Why use mysql for metadata and user data instead of nosql?


In design instagram problem, it says relational databases come with their challenges, especially when we need to scale them. So we choose nosql - cassandra for instagram design.

Youtube has videos and users similar to photos and users on instagram. Why don’t we choose nosql - cassandra for youtube?


I have the same exact question. NoSql makes more sense to me because there are billions of videos on youtube and scaling relational database is hard (vertical scaling) and it will reach its limitation. Whereas noSql database like Cassandra are specifically designed with Big Data in mind and they are easily scalable. We need to come up with the right schema for tables so that queries which we run on Cassandra are efficient. Cassandra is write optimized not read.

We can store user related information in Mysql but video metadata must be stored in Cassandra.


@Siddhant_Jawa - I have the same doubt but then I think If SQL DB is shared properly and most of the videos are served by the cache. Does it really matter wether we use SQL or NoSQL?


It does matter I think. When you shard the data, you have to index based on various criteria. Storing in MySQL will require you to distribute the data amongst Master and Slave resulting in Denormalization. I do think that NoSQL makes sense to me especially if I am storing metadata about the users such as comments, notes, tags


Well the fact is YouTube really uses MySQL for such purposes. Also , I think the nature of this data is highly structured. For likes count increase or decrease or dislikes, we need atomicity as well. Maybe those are reasons they chose MySQL. And it’s a myth that MySQL doesn’t scale.
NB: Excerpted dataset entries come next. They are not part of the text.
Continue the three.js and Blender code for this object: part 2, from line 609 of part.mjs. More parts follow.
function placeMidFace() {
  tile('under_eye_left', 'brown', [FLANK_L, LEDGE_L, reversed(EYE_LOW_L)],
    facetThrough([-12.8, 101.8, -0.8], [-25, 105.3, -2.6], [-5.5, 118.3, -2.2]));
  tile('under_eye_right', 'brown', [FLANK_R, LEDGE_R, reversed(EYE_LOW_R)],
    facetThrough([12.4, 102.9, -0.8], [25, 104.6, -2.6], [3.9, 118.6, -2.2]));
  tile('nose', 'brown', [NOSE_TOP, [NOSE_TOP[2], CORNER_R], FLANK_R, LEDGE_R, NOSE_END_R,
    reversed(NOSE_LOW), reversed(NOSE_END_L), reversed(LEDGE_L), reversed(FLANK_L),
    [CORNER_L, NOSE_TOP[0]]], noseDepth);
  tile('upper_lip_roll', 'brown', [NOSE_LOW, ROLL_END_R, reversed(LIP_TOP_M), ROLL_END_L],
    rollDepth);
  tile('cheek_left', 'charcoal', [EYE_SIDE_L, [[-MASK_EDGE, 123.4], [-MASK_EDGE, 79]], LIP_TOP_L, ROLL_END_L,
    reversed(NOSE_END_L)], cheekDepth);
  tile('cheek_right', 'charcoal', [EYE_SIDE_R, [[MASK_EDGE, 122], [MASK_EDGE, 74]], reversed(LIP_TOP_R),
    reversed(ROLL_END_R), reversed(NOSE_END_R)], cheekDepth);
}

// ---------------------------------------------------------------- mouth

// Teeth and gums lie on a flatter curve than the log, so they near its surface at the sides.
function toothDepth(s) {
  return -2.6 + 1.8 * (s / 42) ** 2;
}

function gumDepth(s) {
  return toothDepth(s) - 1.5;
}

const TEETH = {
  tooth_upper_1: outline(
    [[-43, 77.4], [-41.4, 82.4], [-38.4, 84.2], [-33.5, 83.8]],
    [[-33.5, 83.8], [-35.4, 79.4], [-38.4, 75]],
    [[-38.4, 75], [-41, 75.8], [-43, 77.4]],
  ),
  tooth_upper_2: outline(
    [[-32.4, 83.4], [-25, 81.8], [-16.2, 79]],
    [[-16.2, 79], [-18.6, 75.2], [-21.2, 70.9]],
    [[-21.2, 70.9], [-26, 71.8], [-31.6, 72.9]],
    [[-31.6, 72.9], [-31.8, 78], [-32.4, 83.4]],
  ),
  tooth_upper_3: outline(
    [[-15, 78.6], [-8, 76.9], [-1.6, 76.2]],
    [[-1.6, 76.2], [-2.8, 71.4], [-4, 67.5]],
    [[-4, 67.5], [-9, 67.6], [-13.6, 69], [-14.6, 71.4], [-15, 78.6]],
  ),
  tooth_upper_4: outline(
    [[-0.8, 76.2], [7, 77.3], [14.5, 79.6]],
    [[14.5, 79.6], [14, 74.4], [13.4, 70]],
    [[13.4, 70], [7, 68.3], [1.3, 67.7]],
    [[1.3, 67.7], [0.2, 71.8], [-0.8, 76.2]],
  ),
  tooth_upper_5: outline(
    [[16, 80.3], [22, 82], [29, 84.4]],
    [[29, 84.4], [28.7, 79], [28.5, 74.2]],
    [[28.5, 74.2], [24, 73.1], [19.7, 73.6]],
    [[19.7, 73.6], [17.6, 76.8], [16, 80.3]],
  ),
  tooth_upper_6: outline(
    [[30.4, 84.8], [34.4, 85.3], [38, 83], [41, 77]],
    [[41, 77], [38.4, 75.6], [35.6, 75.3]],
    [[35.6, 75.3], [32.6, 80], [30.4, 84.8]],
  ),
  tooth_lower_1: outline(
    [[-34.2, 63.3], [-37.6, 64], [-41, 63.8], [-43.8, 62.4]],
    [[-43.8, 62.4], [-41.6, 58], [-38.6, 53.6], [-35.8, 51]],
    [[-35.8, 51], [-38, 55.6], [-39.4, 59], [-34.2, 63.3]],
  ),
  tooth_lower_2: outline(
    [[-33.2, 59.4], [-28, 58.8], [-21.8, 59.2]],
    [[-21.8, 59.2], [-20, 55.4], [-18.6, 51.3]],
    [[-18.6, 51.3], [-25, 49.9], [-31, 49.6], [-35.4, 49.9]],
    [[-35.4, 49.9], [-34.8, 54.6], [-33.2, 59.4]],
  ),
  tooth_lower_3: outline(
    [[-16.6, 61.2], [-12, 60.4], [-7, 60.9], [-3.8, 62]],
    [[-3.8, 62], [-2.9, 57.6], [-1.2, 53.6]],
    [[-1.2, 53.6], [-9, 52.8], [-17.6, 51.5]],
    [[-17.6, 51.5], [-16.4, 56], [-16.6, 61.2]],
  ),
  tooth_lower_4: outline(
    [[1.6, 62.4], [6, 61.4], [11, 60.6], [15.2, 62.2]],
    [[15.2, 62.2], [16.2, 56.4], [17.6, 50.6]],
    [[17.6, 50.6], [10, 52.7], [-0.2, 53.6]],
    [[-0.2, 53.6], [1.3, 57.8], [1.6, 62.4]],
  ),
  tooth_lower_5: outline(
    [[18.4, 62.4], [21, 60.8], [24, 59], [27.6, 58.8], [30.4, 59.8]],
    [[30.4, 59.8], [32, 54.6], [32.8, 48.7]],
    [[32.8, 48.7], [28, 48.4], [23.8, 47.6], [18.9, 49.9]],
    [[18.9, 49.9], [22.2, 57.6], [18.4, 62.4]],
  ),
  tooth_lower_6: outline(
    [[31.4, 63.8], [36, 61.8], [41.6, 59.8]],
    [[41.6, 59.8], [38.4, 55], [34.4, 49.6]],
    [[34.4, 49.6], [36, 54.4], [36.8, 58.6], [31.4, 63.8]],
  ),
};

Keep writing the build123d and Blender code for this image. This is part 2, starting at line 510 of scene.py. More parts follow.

From my opinion I think mysql is used to do a faster join on the two tables (comment and video) in order to get all the comments related to a particular video. I agree than Nosql is great for metadata especially if we make another table to demonstrate the relationship between video and comments to make things easier when it comes to pull all the comments for a particular video.


Overall in the entire series, I’m disappointed by the “sql vs nosql” questions. The main argument in all the tutorials was “nosql scales better”, which is a pretty weak argument, entire businesses revolve around selling mysql to companies. And then in this tutorial he chose SQL, no explanation …